- What you should do: Make an exact copy of the lines below.

────────────────────────────────────────

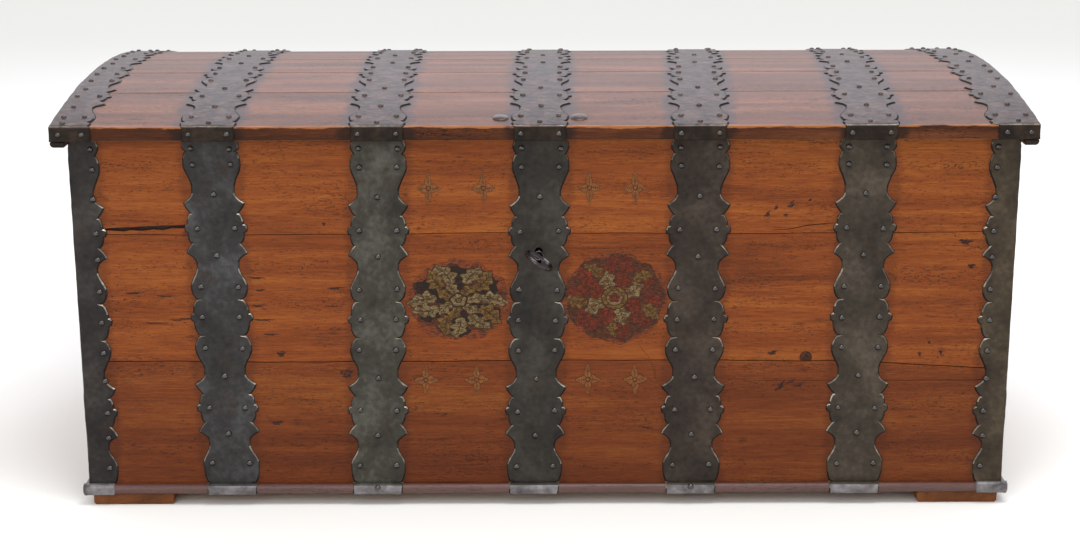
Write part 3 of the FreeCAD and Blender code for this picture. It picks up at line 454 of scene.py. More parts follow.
# faces that look into the hold are bare: never oiled, and no iron touches them
bareLook = {**dryLook, "light": "#9c7248", "mid": "#825b37", "dark": "#644326", "pore": "#382312"}
bareOak = oak({**bareLook, "name": "bareOakHold", "grain": 0, "seed": 17})
bareCrossOak = oak({**bareLook, "name": "bareOakHoldAcross", "grain": 1, "seed": 18})
ironLook = {"light": "#504d47", "mid": "#37332e", "dark": "#252220", "pit": "#151210",
            "rustColour": "#3d2c20", "cloud": 80.0, "metallic": 0.35, "roughness": 0.50, "gloss": 0.2}
bodyIron = iron({**ironLook, "name": "waxedIronBody"})
strapTones = [("#494a4b", "#333131", "#242222"), ("#54544c", "#3b3832", "#292622"),
              ("#413e39", "#2f2c28", "#201e1c"), ("#494038", "#332b25", "#231d1a"),
              ("#534a40", "#3b342c", "#28231e")]
strapIrons = [iron({**ironLook, "name": "waxedIronStrap" + str(n), "light": light, "mid": mid, "dark": dark})
              for n, (light, mid, dark) in enumerate(strapTones)]
cornerIron = iron({**ironLook, "name": "waxedIronCorner", "light": "#403d3b", "mid": "#2c2827",
                   "dark": "#1e1b1b"})
cornerIrons = {"left": cornerIron,
               "right": iron({**ironLook, "name": "waxedIronCornerRight", "light": "#564a3c",
                              "mid": "#3e352a", "dark": "#2a241d"})}
foldIron = iron({**ironLook, "name": "waxedIronFold", "light": "#33271d", "mid": "#1f1711", "dark": "#140e0b",
                 "cloud": 22.0, "gloss": 0.15, "metallic": 0.0, "roughness": 0.6})
edgeShade = iron({**ironLook, "name": "waxedIronEdgeShade", "light": "#1f1b18", "mid": "#171412",
                  "dark": "#0f0d0b", "metallic": 0.0, "roughness": 0.65})
# the straps' feet over the moulding: rubbed iron, lightened as well as a painted reflection of the bright sky
# on the rounded wraps
footReflectionIron = iron({"name": "rubbedIronFoot", "light": "#8a878a", "mid": "#6c686a", "dark": "#4a4648",
                 "pit": "#2a2624", "rustColour": "#5a4438", "cloud": 24.0, "metallic": 0.45,
                 "roughness": 0.42})
lidIron = iron({"name": "waxedIronLid", "light": "#5c4742", "mid": "#3a2b28", "dark": "#1f1614",
                "pit": "#100a09", "pits": 0.75, "rustColour": "#4a2a1e", "rust": 0.55, "cloud": 20.0,
                "metallic": 0.05, "roughness": 0.46, "gloss": 0.36, "hammer": 0.0010, "dimple": 9.0})
# painted highlight: the bright finish of strap edges that face up and of the bend over the lid's lip
edgeHighlightIron = iron({"name": "rubbedIronEdge", "light": "#b0aa9e", "mid": "#706b62", "dark": "#3a3732",
                 "pit": "#2c2926", "rustColour": "#6a5444", "cloud": 22.0, "metallic": 0.60,
                 "roughness": 0.38, "hammer": 0.0003})
nailIron = iron({"name": "waxedIronNail", "light": "#3e3935", "mid": "#272320", "dark": "#181513",
                 "pit": "#100e0c", "rustColour": "#33241a", "cloud": 14.0, "metallic": 0.0,
                 "roughness": 0.24, "gloss": 0.8, "hammer": 0.0001})
lidNailIron = iron({"name": "brownIronNail", "light": "#5e504c", "mid": "#433734", "dark": "#2a2220",
                    "pit": "#120d0c", "rustColour": "#40241b", "cloud": 14.0, "metallic": 0.10,
                    "roughness": 0.36, "gloss": 0.4, "hammer": 0.0003})
lockIron = iron({"name": "forgedIronLock", "light": "#5c5652", "mid": "#46403d", "dark": "#302b29",
                 "pit": "#1a1716", "rustColour": "#5a3a26", "cloud": 40.0, "metallic": 0.65,
                 "roughness": 0.45})
keyIron = iron({"name": "blueIronKey", "light": "#6e6a70", "mid": "#453f42", "dark": "#262224",
                "pit": "#141112", "rustColour": "#84502f", "rust": 0.75, "cloud": 16.0, "metallic": 0.90,
                "roughness": 0.24, "hammer": 0.0003})
# old wax and rust with painted shadow: the dark line round each strap
ironGrimeAndShadow = iron({"name": "waxAndRustGrime", "light": "#2a1a12", "mid": "#1c110c", "dark": "#120b08",
                  "pit": "#0a0605", "rustColour": "#3a2014", "cloud": 20.0, "metallic": 0.0,
                  "roughness": 0.70, "gloss": 0.1})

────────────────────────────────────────

- Exercise solution:
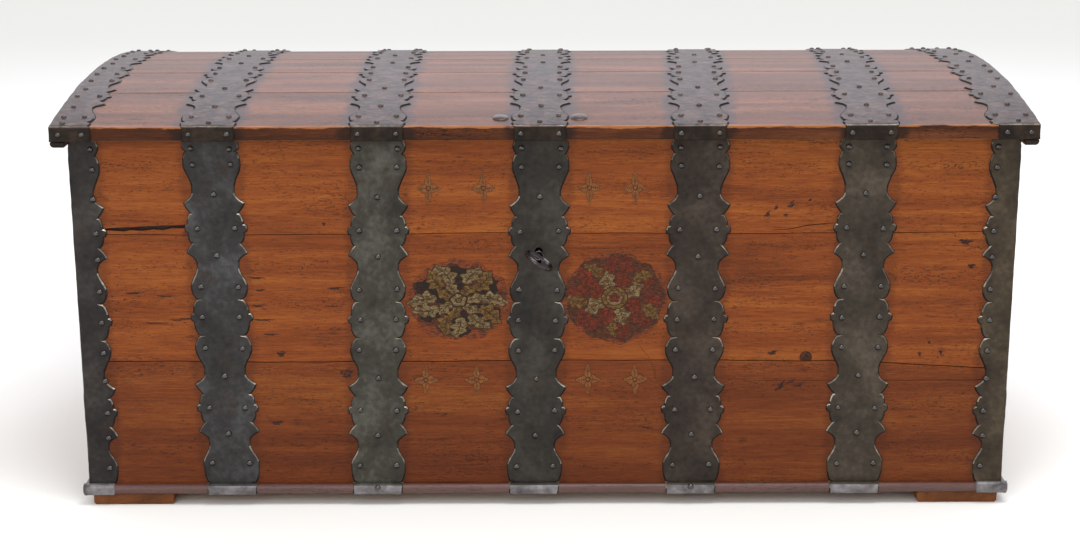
Write part 3 of the FreeCAD and Blender code for this picture. It picks up at line 454 of scene.py. More parts follow.
# faces that look into the hold are bare: never oiled, and no iron touches them
bareLook = {**dryLook, "light": "#9c7248", "mid": "#825b37", "dark": "#644326", "pore": "#382312"}
bareOak = oak({**bareLook, "name": "bareOakHold", "grain": 0, "seed": 17})
bareCrossOak = oak({**bareLook, "name": "bareOakHoldAcross", "grain": 1, "seed": 18})
ironLook = {"light": "#504d47", "mid": "#37332e", "dark": "#252220", "pit": "#151210",
            "rustColour": "#3d2c20", "cloud": 80.0, "metallic": 0.35, "roughness": 0.50, "gloss": 0.2}
bodyIron = iron({**ironLook, "name": "waxedIronBody"})
strapTones = [("#494a4b", "#333131", "#242222"), ("#54544c", "#3b3832", "#292622"),
              ("#413e39", "#2f2c28", "#201e1c"), ("#494038", "#332b25", "#231d1a"),
              ("#534a40", "#3b342c", "#28231e")]
strapIrons = [iron({**ironLook, "name": "waxedIronStrap" + str(n), "light": light, "mid": mid, "dark": dark})
              for n, (light, mid, dark) in enumerate(strapTones)]
cornerIron = iron({**ironLook, "name": "waxedIronCorner", "light": "#403d3b", "mid": "#2c2827",
                   "dark": "#1e1b1b"})
cornerIrons = {"left": cornerIron,
               "right": iron({**ironLook, "name": "waxedIronCornerRight", "light": "#564a3c",
                              "mid": "#3e352a", "dark": "#2a241d"})}
foldIron = iron({**ironLook, "name": "waxedIronFold", "light": "#33271d", "mid": "#1f1711", "dark": "#140e0b",
                 "cloud": 22.0, "gloss": 0.15, "metallic": 0.0, "roughness": 0.6})
edgeShade = iron({**ironLook, "name": "waxedIronEdgeShade", "light": "#1f1b18", "mid": "#171412",
                  "dark": "#0f0d0b", "metallic": 0.0, "roughness": 0.65})
# the straps' feet over the moulding: rubbed iron, lightened as well as a painted reflection of the bright sky
# on the rounded wraps
footReflectionIron = iron({"name": "rubbedIronFoot", "light": "#8a878a", "mid": "#6c686a", "dark": "#4a4648",
                 "pit": "#2a2624", "rustColour": "#5a4438", "cloud": 24.0, "metallic": 0.45,
                 "roughness": 0.42})
lidIron = iron({"name": "waxedIronLid", "light": "#5c4742", "mid": "#3a2b28", "dark": "#1f1614",
                "pit": "#100a09", "pits": 0.75, "rustColour": "#4a2a1e", "rust": 0.55, "cloud": 20.0,
                "metallic": 0.05, "roughness": 0.46, "gloss": 0.36, "hammer": 0.0010, "dimple": 9.0})
# painted highlight: the bright finish of strap edges that face up and of the bend over the lid's lip
edgeHighlightIron = iron({"name": "rubbedIronEdge", "light": "#b0aa9e", "mid": "#706b62", "dark": "#3a3732",
                 "pit": "#2c2926", "rustColour": "#6a5444", "cloud": 22.0, "metallic": 0.60,
                 "roughness": 0.38, "hammer": 0.0003})
nailIron = iron({"name": "waxedIronNail", "light": "#3e3935", "mid": "#272320", "dark": "#181513",
                 "pit": "#100e0c", "rustColour": "#33241a", "cloud": 14.0, "metallic": 0.0,
                 "roughness": 0.24, "gloss": 0.8, "hammer": 0.0001})
lidNailIron = iron({"name": "brownIronNail", "light": "#5e504c", "mid": "#433734", "dark": "#2a2220",
                    "pit": "#120d0c", "rustColour": "#40241b", "cloud": 14.0, "metallic": 0.10,
                    "roughness": 0.36, "gloss": 0.4, "hammer": 0.0003})
lockIron = iron({"name": "forgedIronLock", "light": "#5c5652", "mid": "#46403d", "dark": "#302b29",
                 "pit": "#1a1716", "rustColour": "#5a3a26", "cloud": 40.0, "metallic": 0.65,
                 "roughness": 0.45})
keyIron = iron({"name": "blueIronKey", "light": "#6e6a70", "mid": "#453f42", "dark": "#262224",
                "pit": "#141112", "rustColour": "#84502f", "rust": 0.75, "cloud": 16.0, "metallic": 0.90,
                "roughness": 0.24, "hammer": 0.0003})
# old wax and rust with painted shadow: the dark line round each strap
ironGrimeAndShadow = iron({"name": "waxAndRustGrime", "light": "#2a1a12", "mid": "#1c110c", "dark": "#120b08",
                  "pit": "#0a0605", "rustColour": "#3a2014", "cloud": 20.0, "metallic": 0.0,
                  "roughness": 0.70, "gloss": 0.1})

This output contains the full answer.